The old man was a shaman. Usually he would dress in his traditional clothing for visiting tourists, and perhaps perform some incantations--I never did find out what he did, unfortunately--he said he was feeling ill that day and he was probably tired of performing for gringo tourists. He said he was 100 years old. I doubt if birth certificates were prevalent when he was born, and if he really was 100 he looked damn good for his age. I would have guessed that he was about 75-85. He had all his teeth and hair and looked very fit. At first, he seemed somewhat distant but warmed up to us when he realized that we were in agreement with him about the importance of saving the rainforest from the depredations of oil companies which are plundering Ecuador for oil and destroying human and animal habitat in the process. He said he had lived on that particular reservation for 60 years and had seen many species of animals decline and disappear. My son translated his Spanish for me, and I tried to express my gratitude to him in the few phrases that I know. His children and grandchildren lived in the surrounding huts, and the ground was solid clay-based mud. It rains every day here and there were large barrels set out to collect the massive amounts of rain water. It rained for about 5 minutes while we were there and the barrels rose by about 3 inches. It also rained in the canoe during our journey. We wore large ponchos but got wet anyway and Mike had to bail out the canoe. On this same day trip we
saw a gray river dolphin sticking its nose out of the water, several birds including two beautiful large herons, a woolly monkey family high in the trees along the river, a family of squirrel monkeys, also in the trees, and a three toed sloth (these are very hard to see because they hang motionless from branches in very tall trees and without binoculars they are indistinguishable from the various large dark patches of leaves.) A canoe in front of us full of tourists had spotted the sloth and called out to us.

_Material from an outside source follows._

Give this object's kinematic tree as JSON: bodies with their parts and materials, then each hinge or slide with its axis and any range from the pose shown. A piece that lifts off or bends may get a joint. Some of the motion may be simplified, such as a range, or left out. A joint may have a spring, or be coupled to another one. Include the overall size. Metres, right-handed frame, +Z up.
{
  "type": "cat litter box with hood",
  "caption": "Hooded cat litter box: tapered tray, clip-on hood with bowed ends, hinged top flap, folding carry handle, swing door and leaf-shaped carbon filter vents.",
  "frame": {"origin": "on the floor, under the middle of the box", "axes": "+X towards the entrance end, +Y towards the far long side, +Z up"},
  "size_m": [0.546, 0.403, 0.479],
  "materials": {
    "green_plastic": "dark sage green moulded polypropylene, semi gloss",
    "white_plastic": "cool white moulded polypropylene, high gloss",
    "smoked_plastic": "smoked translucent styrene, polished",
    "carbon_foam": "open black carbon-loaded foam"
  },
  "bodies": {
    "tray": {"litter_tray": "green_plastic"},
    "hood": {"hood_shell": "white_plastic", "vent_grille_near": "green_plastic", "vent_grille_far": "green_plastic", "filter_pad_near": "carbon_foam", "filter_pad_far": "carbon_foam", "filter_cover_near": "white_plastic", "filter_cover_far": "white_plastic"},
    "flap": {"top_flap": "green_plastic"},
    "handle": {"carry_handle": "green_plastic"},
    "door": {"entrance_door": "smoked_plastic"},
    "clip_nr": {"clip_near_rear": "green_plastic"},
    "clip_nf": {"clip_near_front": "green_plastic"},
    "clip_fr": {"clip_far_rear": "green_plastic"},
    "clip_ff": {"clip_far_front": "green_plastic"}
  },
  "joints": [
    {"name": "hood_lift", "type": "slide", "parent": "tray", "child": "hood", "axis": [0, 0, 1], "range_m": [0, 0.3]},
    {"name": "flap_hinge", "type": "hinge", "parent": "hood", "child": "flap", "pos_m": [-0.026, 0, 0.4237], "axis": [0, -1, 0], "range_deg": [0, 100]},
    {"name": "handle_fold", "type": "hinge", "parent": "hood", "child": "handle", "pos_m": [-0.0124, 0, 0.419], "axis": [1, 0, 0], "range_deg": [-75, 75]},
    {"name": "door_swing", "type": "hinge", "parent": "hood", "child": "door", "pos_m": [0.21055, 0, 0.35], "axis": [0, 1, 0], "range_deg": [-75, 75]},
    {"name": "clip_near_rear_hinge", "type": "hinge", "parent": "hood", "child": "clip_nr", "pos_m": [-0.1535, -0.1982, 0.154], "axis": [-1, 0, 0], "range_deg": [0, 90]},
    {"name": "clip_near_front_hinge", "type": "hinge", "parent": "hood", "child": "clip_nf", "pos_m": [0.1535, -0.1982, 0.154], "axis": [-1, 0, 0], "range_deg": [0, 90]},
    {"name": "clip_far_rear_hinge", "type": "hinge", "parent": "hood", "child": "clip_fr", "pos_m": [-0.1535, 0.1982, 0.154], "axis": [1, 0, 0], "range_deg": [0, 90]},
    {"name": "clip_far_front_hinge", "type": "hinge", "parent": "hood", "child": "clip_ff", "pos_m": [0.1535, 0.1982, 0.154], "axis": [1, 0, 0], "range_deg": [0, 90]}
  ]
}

Also along the banks of the dark, slow-moving, muddy brown river we saw a white orchid in flower with large 5 petal star shaped blooms. In the Laguna (a large lake that the river fed in and out of) were many large trees growing out of the water. Each tree was the host of several hundred oncidium orchids (I know this because I am an orchid geek and recognized the leaves even though the flowers were not in bloom.) We saw large, bright azure-blue butterflies and a flock of bats that flew across the boat when we disturbed their tree branch.

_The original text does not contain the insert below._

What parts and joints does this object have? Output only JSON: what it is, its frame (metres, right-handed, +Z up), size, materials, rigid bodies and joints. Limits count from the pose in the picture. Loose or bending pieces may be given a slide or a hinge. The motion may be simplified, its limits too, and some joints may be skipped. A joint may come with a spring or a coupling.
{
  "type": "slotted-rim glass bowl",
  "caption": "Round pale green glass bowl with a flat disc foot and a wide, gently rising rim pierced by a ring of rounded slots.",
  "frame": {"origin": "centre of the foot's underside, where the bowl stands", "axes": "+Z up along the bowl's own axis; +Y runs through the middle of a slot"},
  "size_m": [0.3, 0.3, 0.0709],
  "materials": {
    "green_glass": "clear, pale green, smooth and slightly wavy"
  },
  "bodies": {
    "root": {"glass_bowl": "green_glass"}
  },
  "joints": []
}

I have compiled a list of all the plants and animals (including insects) that we saw in Cuyabeno. You'll find some great photos of them if you Google search; the photos Mike and I took were not that great because you really need a telephoto lens.

Here it is:
Squirrel monkeys
Woolly monkeys
Capuchin monkeys
Black tamarind monkey
Saki monkey
Howler monkey
Three toed sloth
Gray river dolphin
Toucan
Pappagallo (blue and yellow macaw)
Parrots
Blue anis
Aninga
Heron
Kingfisher
Swallows
Red tanager
Red-capped cardinal
Crested woodpecker
Trogan (a bird Mike really wanted to see)
Bats
Turtle
Tiger heron
Baby boa constrictor (we saw 2 of them)
Frogs
Grasshoppers (over an inch long with wings that looked exactly like brown leaves)
Leaf cutter ants
Conga ants (bite is poisonous and can cause temporary paralysis)
Lemon ants (tiny ants that tasted like lemon--yes, I bravely tasted them!)
Red ants (one bit me on the hand and it felt like a bee sting--not fun!)
Wasps (one stung Mike on the arm--again, not fun! luckily the whole swarm didn't come after us!)
Termites (in enormous nests)
Morfo butterfly (bright blue)
Swallowtail butterfly
Worker ants
Orapendalas (a bird with a funny cry which awakened me at 6 every morning)
Cacique (a bird that makes a nest like a bag hanging from a tree branch)
Hoatzin (a prehistoric bird, I was told)
Vultures
Piranhas (we went fishing for them and ate them--more on that later!)
Chachalaca (bird)
Some BIGASS spiders
Social spiders (a community of small spiders which spin a large tent-like web)
Tarantulas
Ghost orchid (I'm not sure--it really looked like pics I have seen of them--they are rare, though, so maybe not)
White orchid not sure what kind
Oncidium orchids
Pet wild parrot owned by lodge owners

I'm going to end this post but will write much, much more in days to come, so as Ira Glass says, "Stay with us!"

3 comments:

Scissors MacGillicutty said...

Wow.

joe said...

The variety of bizarre species in the rain forrest is amazing...nature and adaptation is incredible when you think about it. For example, Justin and I were watching a nature show last night about catfish in the amazon. Did you know there were like, hundreds of different varieties of catfish? Did you know that some are big enough to eat people? and do? And that there are also teeny-tiny ones that have over the millennia adapted specifically so they can swim up the urinary canal of the male penis and eat you from the inside out? This is why I don't go into the jungle.

SuZCC said...

Joe, I did hear a horrible story about the fish that enters the urethra and...let's just say I hope it's just a myth. I didn't hear about the catfish, but just about everything in the rain forest can grow large enough to eat a human, given enough time and no predators. It's a miracle I lived to write about this. Don't tell Dad.